Studio album by Kingdom Come
- Released: February 29, 1988
- Recorded: August 1987
- Studio: Little Mountain Studios, Vancouver, British Columbia, Canada
- Genre: Hard rock, glam metal
- Length: 48:25
- Label: Polydor
- Producer: Bob Rock, Lenny Wolf

Kingdom Come chronology
|  | Kingdom Come (1988) | In Your Face (1989) |

Singles from Kingdom Come
- "Get It On" Released: 1988; "What Love Can Be" Released: 1988; "Loving You" Released: 1988 (Japan only);

= Kingdom Come (Kingdom Come album) =

Kingdom Come is the debut album by American/German hard rock band Kingdom Come, released in 1988.

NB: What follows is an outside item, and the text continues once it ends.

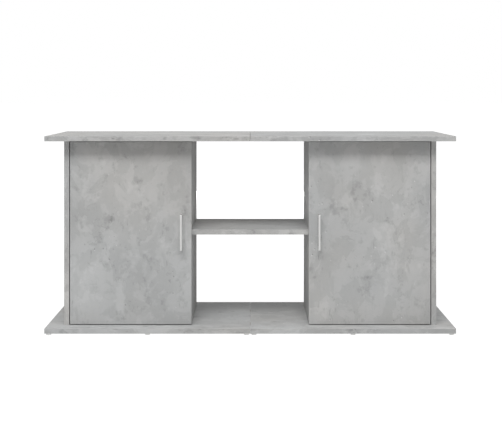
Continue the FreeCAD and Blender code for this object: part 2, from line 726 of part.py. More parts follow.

The album peaked at number twelve on the U.S. Billboard 200 and obtained gold certification from the RIAA, the only Kingdom Come album to achieve this feat. The album's lead single was "Get It On", which entered at number 69 on the Billboard Hot 100 chart and number four on the magazine's Mainstream Rock chart, and it remains the band's best-known song.

Professional ratings
Review scores
| Source | Rating |
| AllMusic | Star |
| Collector's Guide to Heavy Metal | 6/10 |
| Kerrang! | Star |

== Contemporary reviews ==
In the May 1988 issue of Circus magazine, music critic Paul Gallotta offered a nuanced perspective on the debut effort, categorizing it as a highly enjoyable yet derivative work. The reviewer noted that driven by the success of the uptempo lead single "Get It On," the initial shipment of the record to stores nearly achieved platinum status. However, Gallotta drew heavy stylistic comparisons to Led Zeppelin, sharply noting that the musicians owed a creative debt to the legendary rock veterans in terms of songwriting. While the publication praised tracks like "Living Out of Touch," "Hideaway," and "What Love Can Be" as potential hit singles and commended the overall absence of filler material, the evaluation concluded that until the formation developed a more distinctive, original sound, the material would remain an entertaining but ultimately forgettable effort.

==Track listing==

Side one
| No. | Title | Lyrics | Music | Length |
|---|---|---|---|---|
| 1. | "Living Out of Touch" | Marty Wolff, Lenny Wolf | Wolf | 4:17 |
| 2. | "Pushin' Hard" | Wolff, Wolf | Wolf | 4:47 |
| 3. | "What Love Can Be" | Wolff, Wolf | Wolf, Bruce Gowdy | 5:14 |
| 4. | "17" | Wolff, Wolf | Wolf | 5:26 |
| 5. | "The Shuffle" | Danny Stag, Wolff | Wolf | 3:40 |

Side two
| No. | Title | Lyrics | Music | Length |
|---|---|---|---|---|
| 6. | "Get It On" | Wolff, Wolf | Wolf | 4:21 |
| 7. | "Now Forever After" | James Kottak, Wolf, Wolff | Wolf | 5:36 |
| 8. | "Hideaway" | Johnny B. Frank, Wolff | Wolf | 5:38 |
| 9. | "Loving You" | Wolff, Wolf | Wolf, Stag | 4:46 |
| 10. | "Shout It Out" | Wolff, Wolf | Wolf | 3:37 |

2004 remaster bonus track
| No. | Title | Lyrics | Music | Length |
|---|---|---|---|---|
| 11. | "Get It On (12" promo mix)" | Wolf, Wolff | Wolf | 4:24 |

==Personnel==
- Kingdom Come
- Lenny Wolf – lead vocals, producer
- Danny Stag – lead guitar
- Rick Steier – rhythm guitar, keyboards
- Johnny B. Frank – bass
- James Kottak – drums

- Production
- Bob Rock – producer, engineer, mixing at Electric Lady Studios, New York City
- Tim Crich – engineer
- Ken Steiger – mixing assistant
- George Marino – mastering at Sterling Sound, New York City,
- Hugh Syme – art direction, design

== Charts ==

| Chart (1988) | Peak position |
|---|---|
| Australian Albums (Kent Music Report) | 50 |
| Canada Top Albums/CDs (RPM) | 23 |
| Dutch Albums (Album Top 100) | 41 |
| Finnish Albums (The Official Finnish Charts) | 22 |
| German Albums (Offizielle Top 100) | 65 |
| New Zealand Albums (RMNZ) | 40 |
| Norwegian Albums (VG-lista) | 13 |
| Swedish Albums (Sverigetopplistan) | 45 |
| UK Albums (OCC) | 43 |
| US Billboard 200 | 12 |

==Certifications==

Certifications for Kingdom Come
| Region | Certification | Certified units/sales |
| Canada (Music Canada) | Gold | 50,000^{^} |
| United States (RIAA) | Gold | 500,000^{^} |
^{^} Shipments figures based on certification alone.